We avoid hype. Several risks temper the headline numbers:

  • Price-setting transactions can distort market expectations when a single strategic buyer pays a premium for a specific development case. That does not always translate to broad-based values for nearby smaller plots.
  • Supply constraints in central districts may keep prices firm, but they also limit opportunities for new large-format developments unless consolidation occurs.
  • Infrastructure delays or modifications to rail plans can reduce the value uplift that buyers and developers anticipate.
  • Legal and ownership complexities for foreigners remain. Direct land ownership by non-Thai nationals is restricted; many cross-border buyers must use leaseholds, Thai-company structures or buy condo units instead.

Weigh these risks against the potential reward. In high-demand corridors such as Ploenchit–Chidlom, you are buying into scarcity; in suburban Bang Na you are buying into project-driven momentum.

Tactical strategies by investor type

Buyers and investors should calibrate strategy to capital, risk tolerance and time horizon.

  • Short to medium-term speculators: target peripheral plots where megaproject spillover is likely and purchase with short hold plans, but be ready for liquidity constraints.
  • Long-term developers: assemble landbank parcels and plan for multi-phase mixed-use schemes; assess construction costs and FAR to ensure project viability.
  • Foreign private investors: lean toward high-quality condo assets in the hottest corridors where rental demand from expatriates and corporate tenants is strongest.

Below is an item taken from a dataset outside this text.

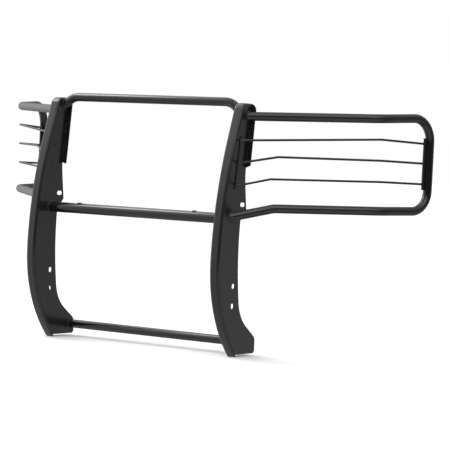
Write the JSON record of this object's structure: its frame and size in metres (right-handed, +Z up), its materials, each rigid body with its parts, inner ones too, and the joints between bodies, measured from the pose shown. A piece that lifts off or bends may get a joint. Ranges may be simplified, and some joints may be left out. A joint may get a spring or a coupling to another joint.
{
  "type": "front grille guard",
  "caption": "Truck front grille guard: curved channel uprights joined by round crossbars, with bent-tube headlight wings, each crossed by thin rods.",
  "frame": {"origin": "under the middle of the guard's bounding box, level with the lowest point of the uprights' tongues", "axes": "+Z up, +X to the right as seen from in front of the truck, -Y out of the front of the guard, +Y towards the truck; right and left in the node names are as seen from in front"},
  "size_m": [1.7928, 0.6675, 0.9119],
  "materials": {
    "coated_plate": "gloss black powder coat on bent steel plate",
    "coated_tube": "gloss black powder coat on round steel tube",
    "coated_rod": "gloss black powder coat on thin rod and flat bar",
    "plug": "satin black moulded plastic"
  },
  "bodies": {
    "root": {"right_upright": "coated_plate", "right_back_plate": "coated_plate", "right_wing_tube": "coated_tube", "right_wing_inner_bar": "coated_rod", "right_wing_outer_bar": "coated_rod", "right_wing_rod_upper": "coated_rod", "right_wing_rod_middle": "coated_rod", "right_wing_rod_lower": "coated_rod", "left_upright": "coated_plate", "left_back_plate": "coated_plate", "left_wing_tube": "coated_tube", "left_wing_inner_bar": "coated_rod", "left_wing_outer_bar": "coated_rod", "left_wing_rod_upper": "coated_rod", "left_wing_rod_middle": "coated_rod", "left_wing_rod_lower": "coated_rod", "top_crossbar": "coated_tube", "middle_crossbar": "coated_tube", "bottom_crossbar": "coated_tube", "lamp_hole_plugs": "plug"}
  },
  "joints": []
}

Market outlook: measured growth, concentrated gains

Based on the evidence of recent transactions and the drivers named by Colliers, we expect continued, concentrated land-price growth in corridors tied to megaprojects and rail expansion. That growth is likely to be uneven — stronger around project clusters such as Rama IV and Ploenchit and more moderate in locations without confirmed infrastructure improvements.

We recommend monitoring actual transaction volumes, not just asking prices. A handful of high-value deals can change headline statistics but may not signal broad liquidity across smaller lots.

Frequently Asked Questions

Q: Are these prices per 43 sq ft comparable to per-square-metre figures?
A: Yes. As a rule of thumb, 43 sq ft ≈ 3.995 sq m. For example, ฿3.8 million per 43 sq ft ≈ ฿951,200 per sq m. Use conversions to compare with international benchmarks.

Q: Can foreigners buy land in these Bangkok hotspots?
A: Direct freehold land ownership by foreigners is restricted under Thai law. Foreign buyers typically purchase condominiums freehold (subject to the foreign quota), use long-term leaseholds, or structure investments through Thai majority-owned entities. Legal advice is essential before transacting.

Q: Are the price increases sustainable?
A: Price increases are supported by major mixed-use projects and rail expansion, which create real demand. However, sustainability depends on project delivery, macroeconomic conditions and whether supply remains constrained. Single large transactions can temporarily reset asking prices.

Q: How should I assess development potential on a plot?
A: Key checks include title deed type (Chanote preferred), zoning, allowable floor area ratio (FAR), road access, utilities capacity, and environmental or planning restrictions. Confirm infrastructure timelines for nearby rails or roads.

Bottom line — a practical takeaway for buyers

Bangkok’s current cycle shows concentrated, evidence-based uplifts: Ploenchit–Chidlom can command up to ฿3.8 million per 43 sq ft, Rama IV has been revalued from around ฿1 million to over ฿3 million per 43 sq ft, and inner Sukhumvit, Silom–Sathon and Bang Na each have their own drivers. If you are pursuing land or strata assets near these corridors, base bids on recent transaction prices, confirm title and zoning, and be prepared for stiff competition and limited supply. Specifically: if you are looking at prime Ploenchit–Chidlom plots, expect to pay up to ฿3.8 million per 43 sq ft (≈ ฿951,200/sq m) and factor that into any development or investment feasibility study.